Get the point? You’ll need to do good things for someone if you want someone to do good things to you. If you want someone to help you, you’ll need to help them. If you expect someone to cover for you at work, you’ll need to cover for them.

Speak to Others the Way You Want to be Spoken to

This one’s simple. You should talk to others in a way you want them to speak to you. Did a person greet you politely, but you responded with a crude remark? Then how can you expect to get a good response if you greet someone? Talk to people politely and positively if you expect them to do the same.

Feel About Others the Way You Want Them to Feel About You

This one is also self-explanatory. You should feel about someone the way you want them to think of you. Ask yourself this. How do you think about people around you? Do you have care and empathy for them? Or do you just want to care about yourself? If you’re the latter, you shouldn’t expect anyone else to care about you.

Respecting the Unrespectable: How and Why?

Here’s where things get a bit tricky. We established that you should treat others how you want to be treated.
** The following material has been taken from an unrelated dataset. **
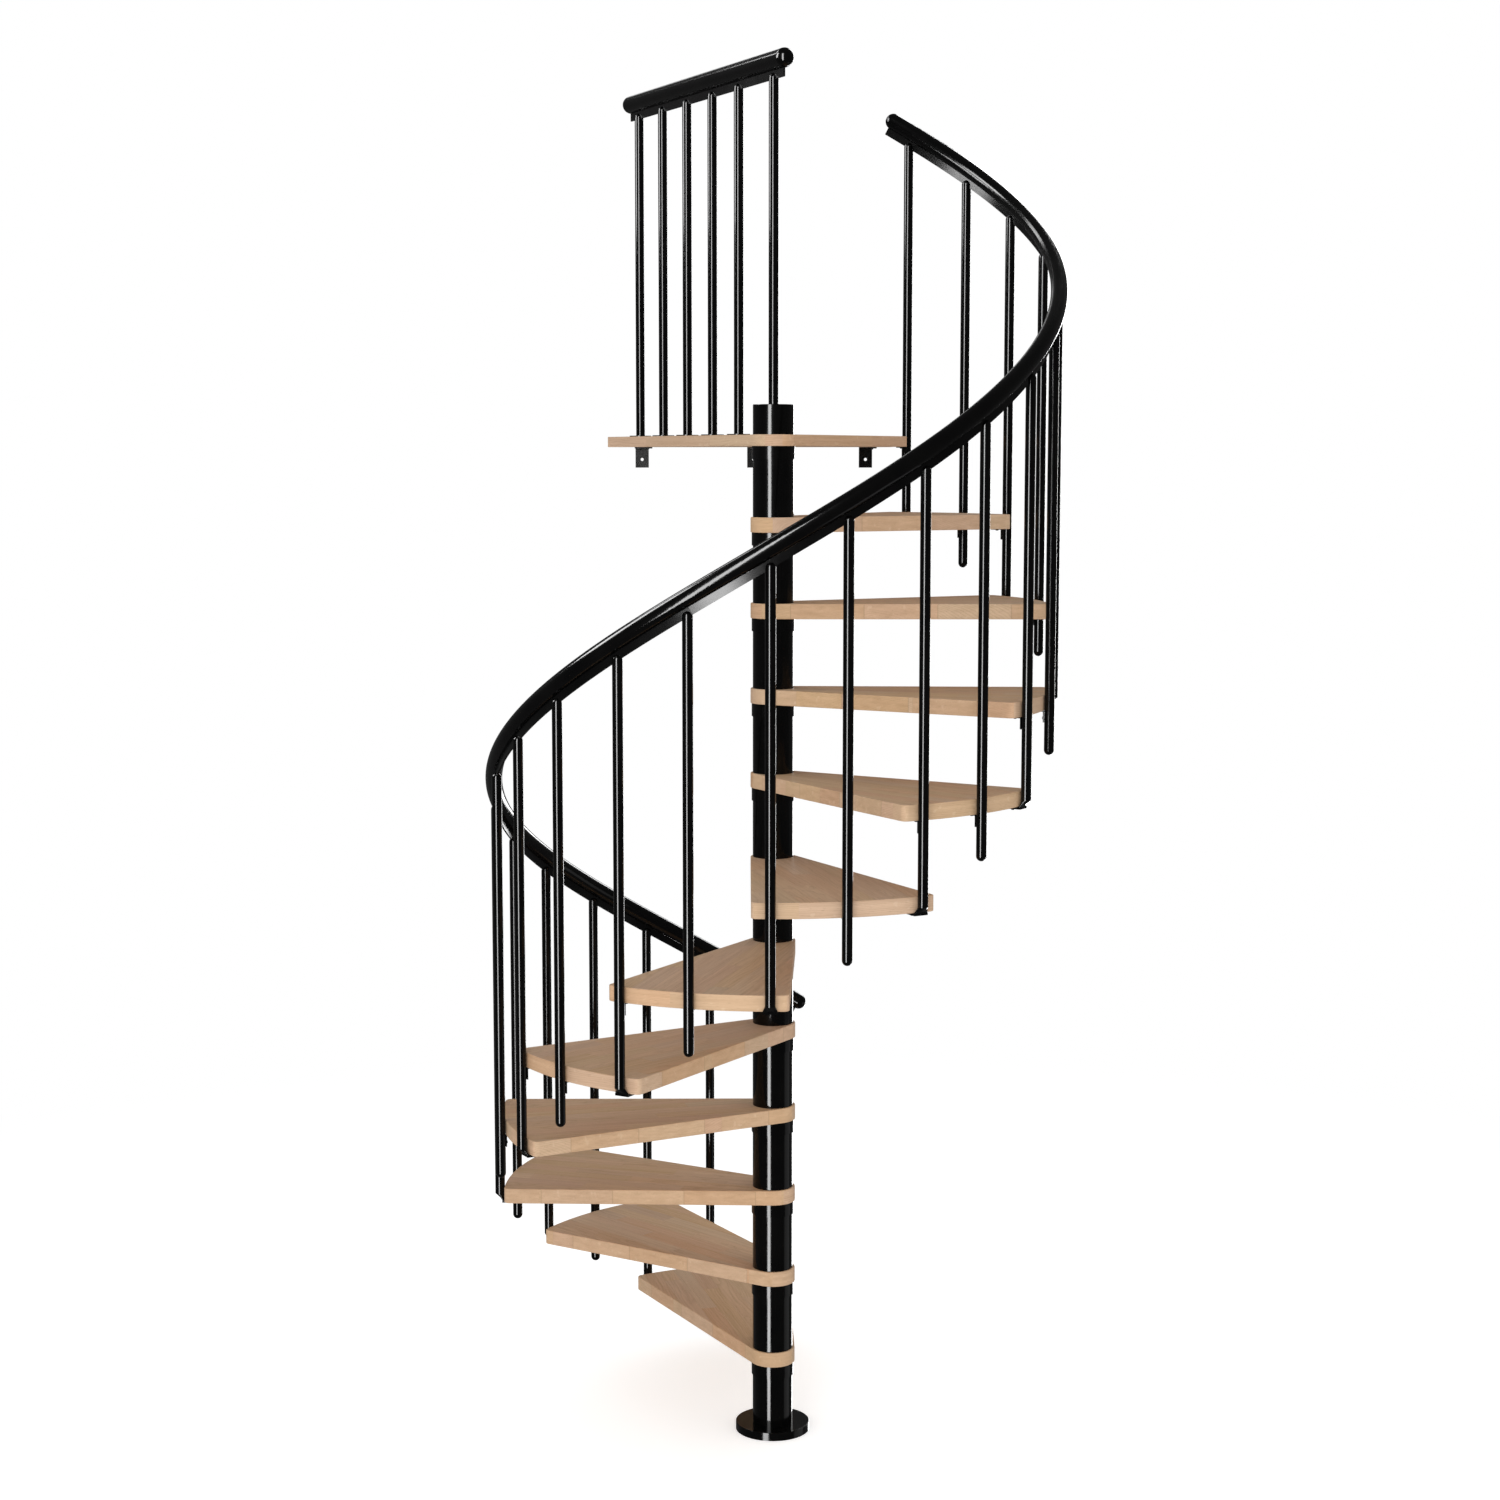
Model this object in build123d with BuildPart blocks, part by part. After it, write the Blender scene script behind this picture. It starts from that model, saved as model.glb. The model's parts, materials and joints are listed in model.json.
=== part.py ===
from build123d import *
import os
from math import acos, atan, cos, degrees, pi, radians, sin

# All sizes are in millimetres. Z is up, the column axis is Z and the wall behind the landing runs along X.
# Angles are in degrees, seen from above, counter-clockwise from +X. The stair climbs counter-clockwise.

# Driving sizes of the stair
tread_count = 11
first_rise = 230
rise = 225
turn = 29.88
first_link_angle = 89.7
mid_rod_lag = 15.44

# Base and column
base_radius = 100
base_thick = 22
base_edge = 1.5
column_radius = 54
column_wall = 4
collar_wall = 2.7
collar_height = 34
post_height = 78
cap_thick = 6
tie_radius = 10

# Treads
tread_thick = 40
tread_radius = 724
tread_half_angle = 18.6
tread_corner = 15
tread_edge = 2.5
hub_rim = 6

# Landing board
landing_thick = 30
landing_edge = 1.5
wall_y = 860
landing_front_angle = 57.8
landing_side_angle = 61
rail_angle = 115.7

# Rods of the railing
rod_radius = 13
rod_gap = 1
mid_rod_drop = 154
seat_gap = 0.3
touch_gap = 0.1
slot_gap = 0.6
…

But what if someone doesn’t deserve good treatment?

It’s a difficult situation to be in, so let’s simplify things for you. You need to understand two concepts: Perspective and Layering of Behaviors.

What Is Perspective and How it Works?

Suppose there’s a person in your office that you aren’t very fond of. Maybe they don’t treat you well or have misspoken about you in the past. They may have said or done things to you that you disapprove of. Or maybe you just don’t like them for who they are. But realize that it’s your “opinion” for that person.

What if they’re not as bad as you think? You’ve developed a bad image of them in your mind based on a few poor experiences with them. What if it was a misunderstanding? What if they didn’t intend to do what they did? Did you try to make things right with them?

If you think you shouldn’t treat someone right, think of them from a neutral person’s perspective. Your thinking will most likely change.

Here’s the main takeaway from the concept of perspectives. You should make an effort to respect and treat people well even if you feel they’re not worth respecting.

Treat Others How You Want to be Treated: Layering of Behaviors

You can use the concept of “Layering of Behaviors” either with the concept of perspectives or as a standalone formula.

Treat Others How You Want to be Treated

If you come across a person you don’t like, you can treat them well without actually feeling it. How we behave has three layers:

  • How We Act: The outermost layer comprises our visible actions. It’s how you act in front of people: Do you frown and make angry faces if someone you don’t like comes in front of you? If you do that, you clearly show a person you don’t want to treat them well.
  • What We Speak: The second layer is how we speak about others when they’re not around. You could do this when you’re around your friends or acquaintances.
  • How We Think: The innermost layer is how you think about a person. No one else apart from you knows about this layer except for you.

If you don’t like someone, you don’t need to think positively about them. But can’t you act normal when they’re around? Pay close attention to the word “act.” You are pretending to be good with them. This way, you can treat them well and expect them to do the same.

Occasionally Breaking the Rules is Fine

You should follow the rules discussed above most of the time. But it’s fine to break those rules once in a while. For example, if someone is continuously mistreating you, it’s only fair to give them the taste of their own medicine.

Let’s say a colleague makes fun of you every time you come to the office. You ignored their behavior multiple times, hoping that they’d stop. But they continue their bad behavior with you. In such situations, you can teach them a lesson by replying to them. You can politely request them to stop. If they don’t, you can warn them in an aggressive tone.

If they still don’t stop, you can “treat them the way they treat you.” The rule applies to everyone, not just you.


To conclude, everyone deserves to receive good treatment. If you want people to treat you right, you should treat them right. You shouldn’t expect others to be nice to you if you misbehave with them. However, it’s okay to break the rules sometimes. If someone doesn’t treat you well despite multiple warnings, you can give them a taste of their medicine.